Para Nery, a mineração deve servir como alternativa econômica para as comunidades indígenas. “Em muitos países os índios se associaram com empresas [na exploração mineral]. Sem abrir mão de suas culturas, alternativas econômicas lhes foram facultadas. Eu não sei se todos os índios querem continuar em seu estado selvagem”. Segundo o diretor, as comunidades têm que ter a oportunidade de optar pelo desenvolvimento sustentável.

“Há um argumento favorável à mineração nessas áreas que diz que a atividade melhoraria as condições de vida e supriria a carências na área de saúde e educação, mas, na verdade, isso tudo são direitos dos índios assegurados pela Constituição, independente dos recursos naturais que eles dispõem”.

O coordenador do CIR afirma que a porcentagem prevista para o pagamento de royalties é muito pequena. Segundo ele, uma das propostas dos indígenas para essa questão é de que as comunidades detenham 50% do lucro bruto que as mineradoras venham a obter com a exploração dos recursos nas terras indígenas.

Segundo a Funai, não há previsão de quando o Executivo conclua a proposta do projeto e quando irá à votação. As entidades e a Funai acreditam que há um ambiente político favorável para a aprovação deste projeto. Para Villares, o consenso sobre a questão no governo ajuda a sua receptividade.
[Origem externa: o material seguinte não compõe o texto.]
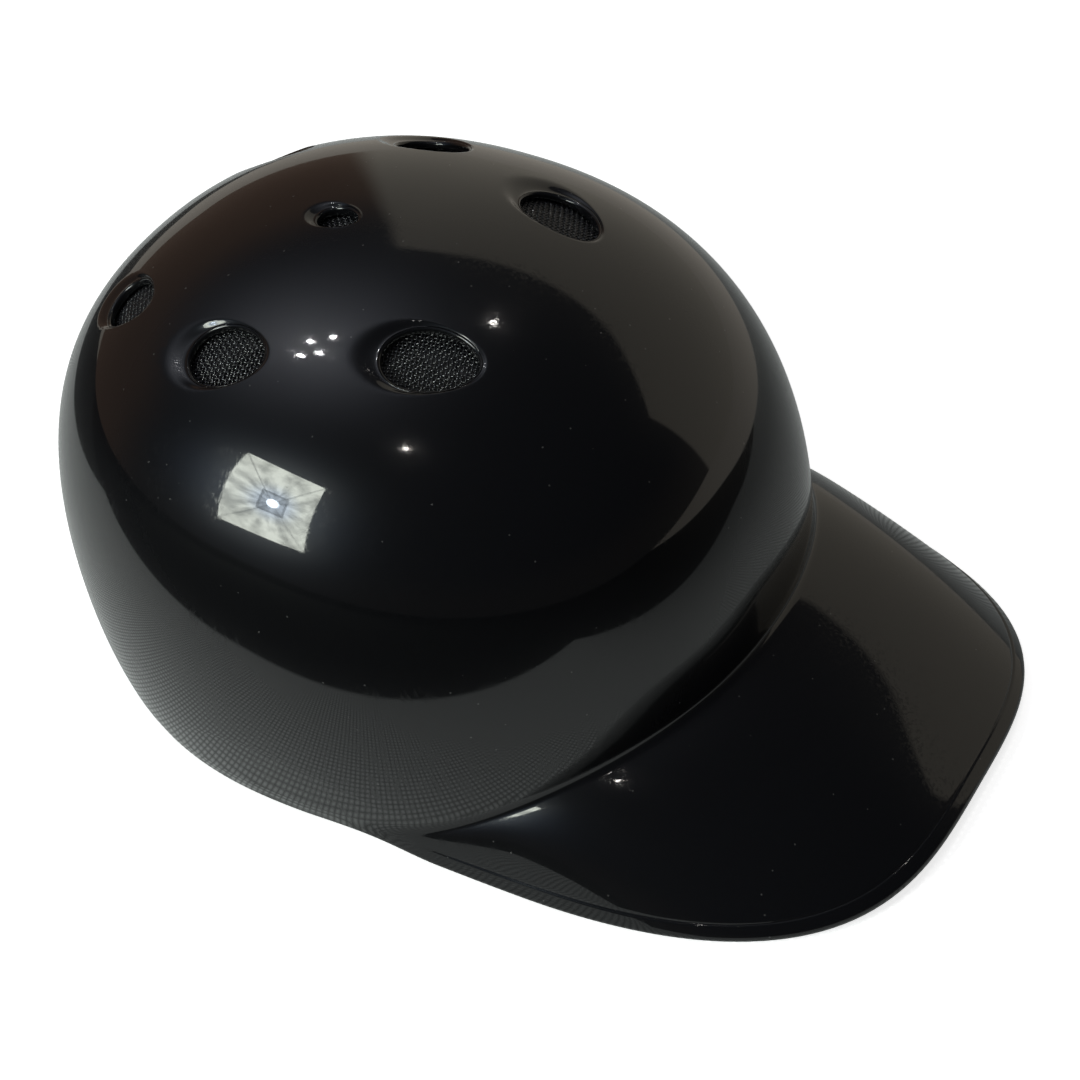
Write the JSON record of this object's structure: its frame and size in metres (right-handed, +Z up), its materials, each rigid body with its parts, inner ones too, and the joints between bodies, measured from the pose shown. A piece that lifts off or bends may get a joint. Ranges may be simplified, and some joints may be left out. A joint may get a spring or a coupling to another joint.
{
  "type": "cap-style coach helmet",
  "caption": "Glossy hard-shell skull cap helmet with a moulded visor, screened vents, foam liners and pull-off fit pads.",
  "frame": {"origin": "centre of the bounding box on the plane that the helmet stands on", "axes": "+Z up, the visor points along -Y, +X is the wearer's left"},
  "size_m": [0.204, 0.297, 0.1537],
  "materials": {
    "shell_plastic": "gloss black moulded shell",
    "screen_mesh": "coarse black woven mesh",
    "impact_foam": "closed-cell foam",
    "hook_tape": "hook tape",
    "pad_fabric": "knitted fabric over foam",
    "loop_fabric": "brushed loop fabric"
  },
  "bodies": {
    "helmet": {"shell": "shell_plastic", "front_right_vent_screen": "screen_mesh", "front_left_vent_screen": "screen_mesh", "mid_right_vent_screen": "screen_mesh", "mid_left_vent_screen": "screen_mesh", "rear_right_vent_screen": "screen_mesh", "rear_left_vent_screen": "screen_mesh", "crown_vent_screen": "screen_mesh", "crown_liner": "impact_foam", "front_liner": "impact_foam", "right_liner": "impact_foam", "left_liner": "impact_foam", "rear_liner": "impact_foam", "crown_hooks": "hook_tape", "front_hooks": "hook_tape", "right_hooks": "hook_tape", "left_hooks": "hook_tape", "rear_hooks": "hook_tape"},
    "crown_cushion": {"crown_pad": "pad_fabric", "crown_pad_backing": "loop_fabric"},
    "brow_cushion": {"brow_pad": "pad_fabric", "brow_pad_backing": "loop_fabric"},
    "right_temple_cushion": {"right_temple_pad": "pad_fabric", "right_temple_pad_backing": "loop_fabric"},
    "left_temple_cushion": {"left_temple_pad": "pad_fabric", "left_temple_pad_backing": "loop_fabric"},
    "nape_cushion": {"nape_pad": "pad_fabric", "nape_pad_backing": "loop_fabric"}
  },
  "joints": [
    {"name": "crown_pad_pull", "type": "slide", "parent": "helmet", "child": "crown_cushion", "axis": [0, 0, -1], "range_m": [0, 0.015]},
    {"name": "brow_pad_pull", "type": "slide", "parent": "helmet", "child": "brow_cushion", "axis": [0, 1, 0], "range_m": [0, 0.015]},
    {"name": "right_temple_pad_pull", "type": "slide", "parent": "helmet", "child": "right_temple_cushion", "axis": [1, 0, 0], "range_m": [0, 0.015]},
    {"name": "left_temple_pad_pull", "type": "slide", "parent": "helmet", "child": "left_temple_cushion", "axis": [-1, 0, 0], "range_m": [0, 0.015]},
    {"name": "nape_pad_pull", "type": "slide", "parent": "helmet", "child": "nape_cushion", "axis": [0, -1, 0], "range_m": [0, 0.015]}
  ]
}
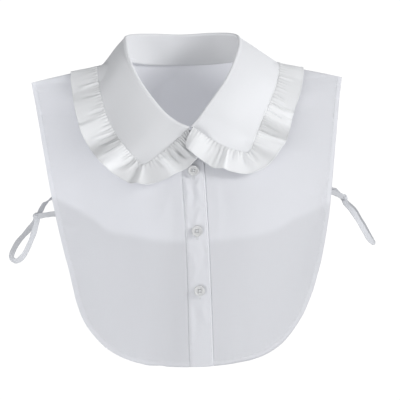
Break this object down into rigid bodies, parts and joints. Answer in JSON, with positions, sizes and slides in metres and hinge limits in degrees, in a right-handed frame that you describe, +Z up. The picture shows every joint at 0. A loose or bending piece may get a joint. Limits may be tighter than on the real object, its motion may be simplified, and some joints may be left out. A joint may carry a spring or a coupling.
{
  "type": "false collar",
  "caption": "Sleeveless half blouse with a ruffled turn-down collar, buttoned front and knotted side ties, hollow as worn.",
  "frame": {"origin": "middle of the neck at the height of the high shoulder points", "axes": "+Z up along the wearer's neck, the front faces -Y, +X to the viewer's right"},
  "size_m": [0.4034, 0.2062, 0.3531],
  "materials": {
    "body_cotton": "thin white plain-weave cotton, faintly sheer",
    "collar_cotton": "white cotton, two layers with a light interlining",
    "ruffle_cotton": "gathered white cotton, one soft layer",
    "pearl_button": "pearly white four-hole shirt button",
    "tie_tape": "narrow folded cotton tape"
  },
  "bodies": {
    "root": {"front_left_panel": "body_cotton", "front_right_panel": "body_cotton", "back_panel": "body_cotton", "under_placket": "body_cotton", "top_placket": "body_cotton", "collar": "collar_cotton", "ruffle": "ruffle_cotton", "neck_button": "pearl_button", "button_1": "pearl_button", "button_2": "pearl_button", "button_3": "pearl_button", "tie_back_left": "tie_tape", "tie_front_left": "tie_tape", "tie_loop_left": "tie_tape", "tie_knot_left": "tie_tape", "tie_back_right": "tie_tape", "tie_front_right": "tie_tape", "tie_loop_right": "tie_tape", "tie_knot_right": "tie_tape"}
  },
  "joints": []
}
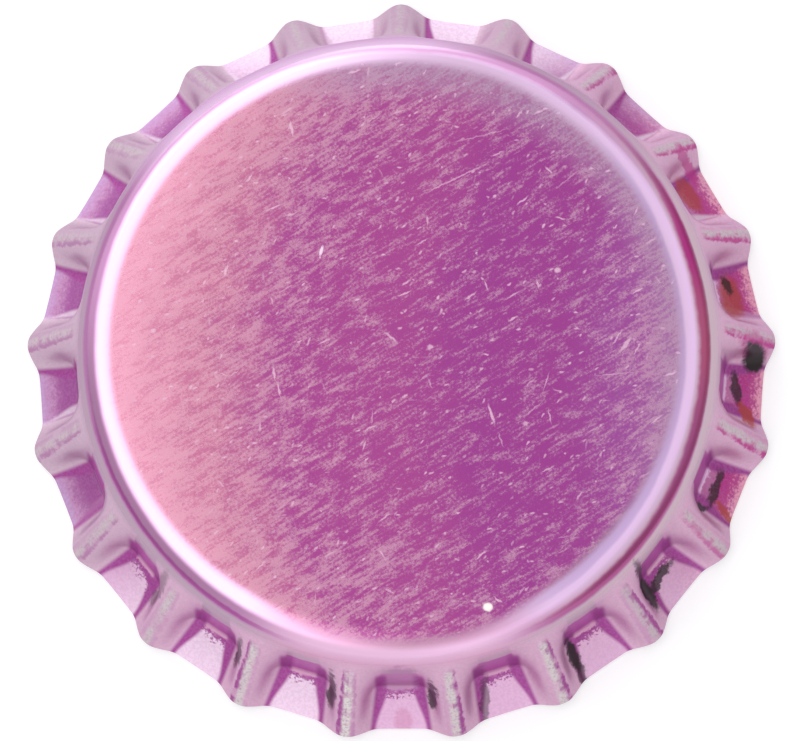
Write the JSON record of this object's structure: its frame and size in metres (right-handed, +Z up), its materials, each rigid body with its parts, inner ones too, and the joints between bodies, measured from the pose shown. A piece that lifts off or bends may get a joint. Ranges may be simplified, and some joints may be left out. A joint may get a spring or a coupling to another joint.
{
  "type": "bottle cap",
  "caption": "Uncrimped crown bottle cap of pink-lacquered tinplate, with a flat panel, rounded shoulder, fluted flared skirt and a moulded sealing liner; stands on its rim.",
  "frame": {"origin": "centre of the plane that the rim stands on", "axes": "+Z up through the flat panel along the cap's axis; one flute points along +Y"},
  "size_m": [0.032, 0.0319, 0.006],
  "materials": {
    "lacquered_tinplate": "transparent pink to magenta lacquer over bright tinplate, finely scratched on the panel and rubbed along the flutes",
    "sealing_compound": "soft moulded polymer, satin"
  },
  "bodies": {
    "root": {"shell": "lacquered_tinplate", "liner": "sealing_compound"}
  },
  "joints": []
}
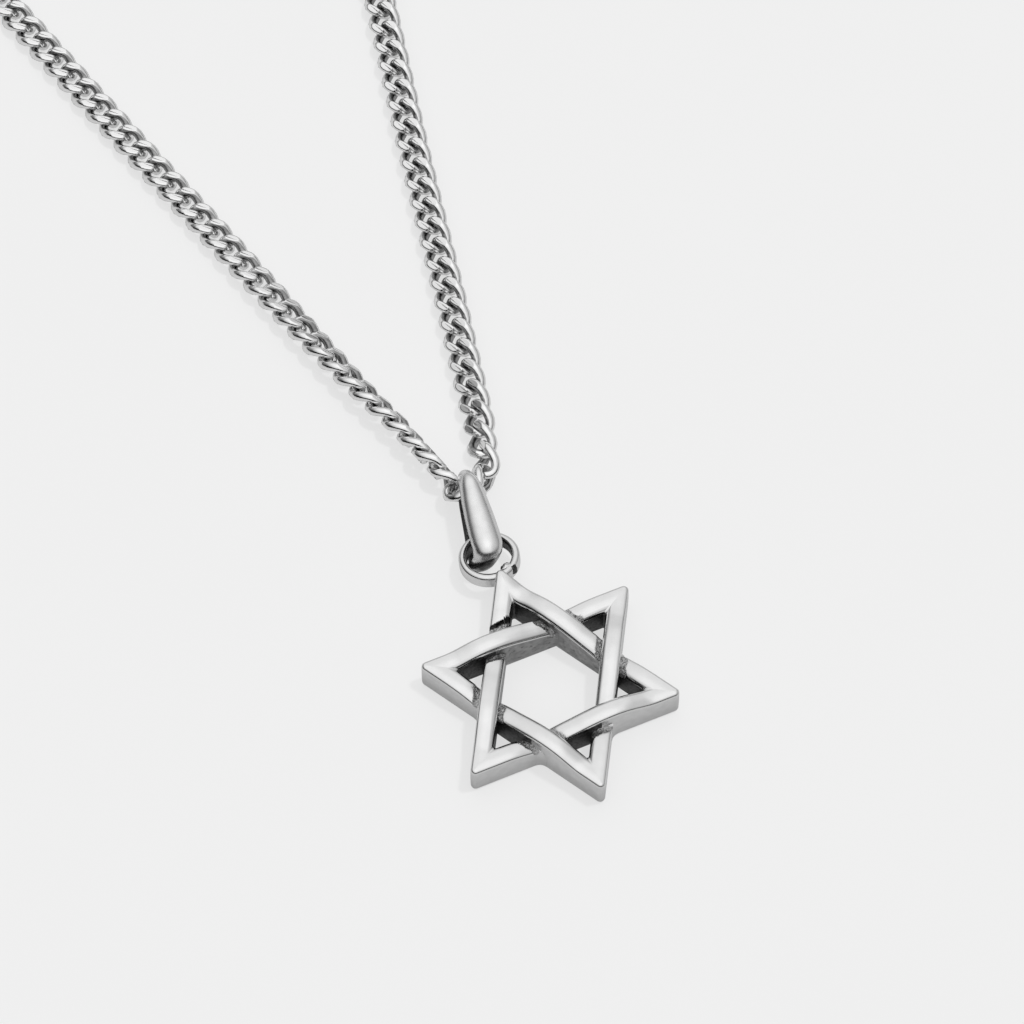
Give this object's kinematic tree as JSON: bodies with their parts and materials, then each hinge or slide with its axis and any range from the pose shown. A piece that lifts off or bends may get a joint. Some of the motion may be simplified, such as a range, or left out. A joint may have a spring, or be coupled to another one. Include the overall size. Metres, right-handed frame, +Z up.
{
  "type": "star of david pendant",
  "caption": "Star of David pendant with woven bars and a soldered ring, on a tapered bail and a curb chain necklace that lies closed on a surface.",
  "frame": {"origin": "middle of the whole necklace's footprint, on the surface that it lies on", "axes": "+Z up out of the star's face, +Y from the star to the clasp, +X to the right seen from the front"},
  "size_m": [0.0995, 0.273, 0.0047],
  "materials": {
    "star_silver": "softly polished, with rough dark dips where the bars cross",
    "bail_silver": "bright polish",
    "chain_silver": "bright polish with filed flats",
    "clasp_silver": "bright polish",
    "ring_silver": "bright polish"
  },
  "bodies": {
    "root": {"star": "star_silver", "bail": "bail_silver", "chain": "chain_silver", "clasp": "clasp_silver", "clasp_ring": "ring_silver", "end_ring": "ring_silver"}
  },
  "joints": []
}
Existem mais de 4,8 mil processos de requerimento no DNPM para pesquisa e lavra em áreas indígenas na Amazônia por parte de pessoas físicas e jurídicas, como as grandes mineradoras. Mas, ainda que o projeto seja aprovado, todas essas solicitações são invalidadas. Pelo menos nesse aspecto, Inesc, ISA e Cimi são unânimes em considerar que o projeto apresenta um avanço em relação aos anteriores. O diretor geral do DNPM explica que a anulação dos processos decorreria de um conflito legal, já que as regras da época em que os requerimentos foram feitos não valeriam mais.